My rational mind cannot comprehend the love of God. Why the all-powerful God of the universe condescends to dwell with humanity is just too much for me. But he did. The bible has a special word for this kind of love, HESED… It is what our Psalmist appeals to. And the reason for which God acts on his behalf, your behalf, and my behalf.
The Good News we proclaim today is that in your lament and brokenness, Jesus knows it, experienced it, and will love you through it.
The Good News is somehow, someway, Jesus loves you with the familiarity of having experienced the same.
Thursday, as I was thinking about this, I was constantly reminded of the John Mark McMillan Song. How He Loves. I like it a great deal because there is one thing I am certain of and it is not the permanency of my love for God but the permanence of his love for me. But that song was written out of a place of brokenness and sorrow. Written on a porch after hearing a good friend of the Macmillan had been killed in a car wreck. (Here is the story) There is a beauty to the redemption offered by this song gives.

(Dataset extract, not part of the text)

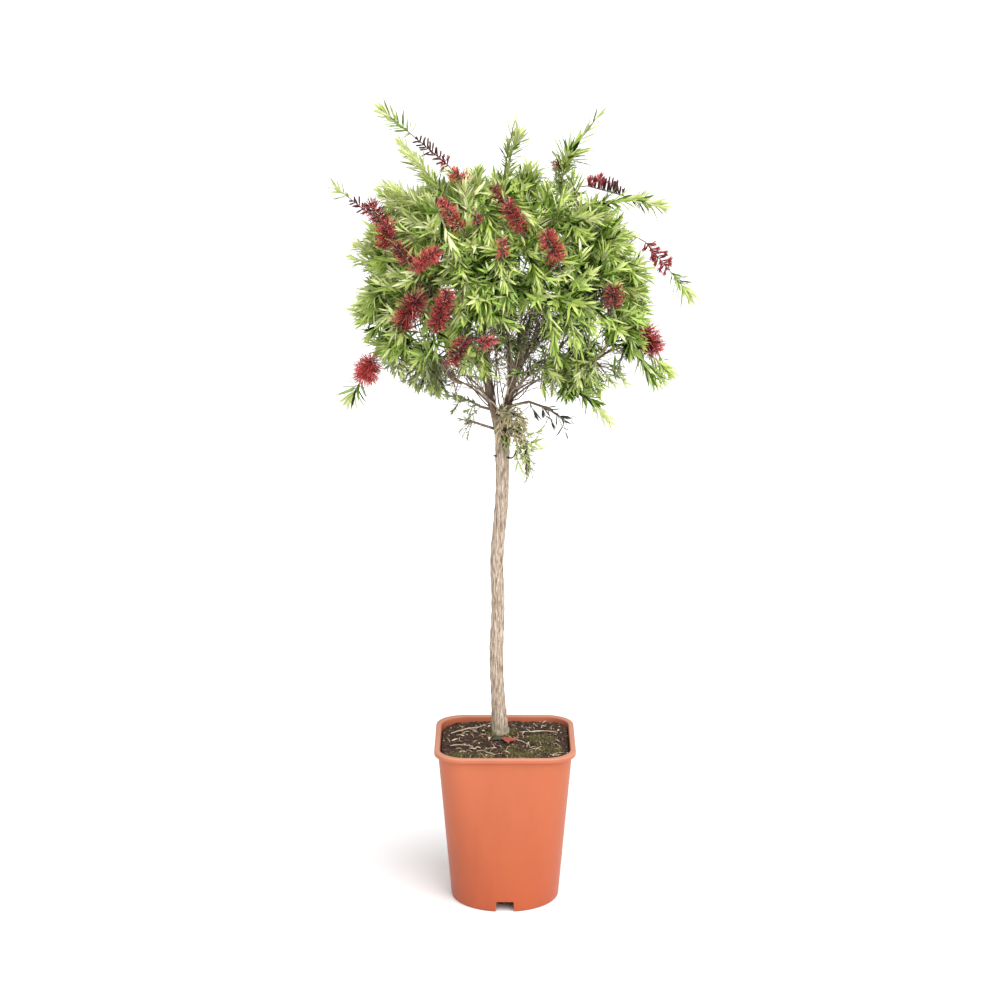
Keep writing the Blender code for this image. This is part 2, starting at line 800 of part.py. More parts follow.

But it speaks to the heart of the hope that the Psalmist experienced… THE LOVE GOD HAS FOR HIM as part of his covenant people. Speaks to my heart, even in the moments I am angry. And it can speak to you too.
There is a third verse, that I only heard on Thursday, which I will read and then pray.
Oh, I thought about You the day Stephen died
And You met me between my breaking
I know that I still love You, God
Despite the agony
Listen, people, they want to tell me You’re cruel
But if Stephen could sing
He’d say it’s not true, ’cause
‘Cause He loves us
Whoa, how He loves us
Whoa, how He loves us
Whoa, how He loves
Yeah, He loves us
Whoa, how He loves us
Whoa, how He loves us
Whoa, how He loves
The scriptures tell us that while we were still sinners, Christ died for us. The agony of Psalm 22 culminates in our salvation, the new covenant, and that rescue mission that commences that restoration of all things.